More or less standard Gentoo system, but we always install the latest version of clamav (i.e. the system is "stable Gentoo", but we pick "testing clamav package").
Is this still happening? Are you sure there's enough memory in the systems? Have you tried compiling 0.101.4 from the original source?
Yes, it's still happening on an irregular basis, I can confirm at least one incidence after the update to 0.101.4. I have no indication there's a memory problem, no OOM issues reported. This is a Gentoo system, so it's compiled from the original source already.

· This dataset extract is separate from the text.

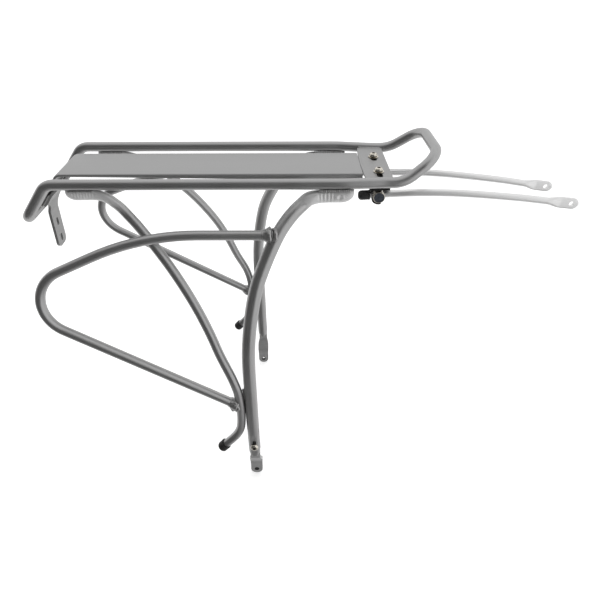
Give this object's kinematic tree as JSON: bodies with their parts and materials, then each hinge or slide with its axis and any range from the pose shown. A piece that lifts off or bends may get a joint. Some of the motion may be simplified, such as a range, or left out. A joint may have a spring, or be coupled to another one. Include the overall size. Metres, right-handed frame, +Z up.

We have someone else who reported something similar, except on Windows. He observed this issue when running clamd.exe a service and would see it become unresponsive after only 12-ish hours. In addition he is also seeing it free the signature database but continue running (and sometimes scanning) with almost no memory footprint. I wasn't able to reproduce his issue either, and don't know of anyone else observing this type of issue. I'm honestly a little bit stumped right now on this. Please do update the ticket again if you come up with anything else that might indicate ware the problem lies.
Hanno and I are doing a little debugging off-piste. Seems it's happening less often now but still happening. TBC
Do you have any more information about this crash or how to reproduce it?
Will close with "needinfo" since we could never reproduce the issue here, and haven't heard back in some time. Feel free to re-open the ticket if you find a new lead on this issue.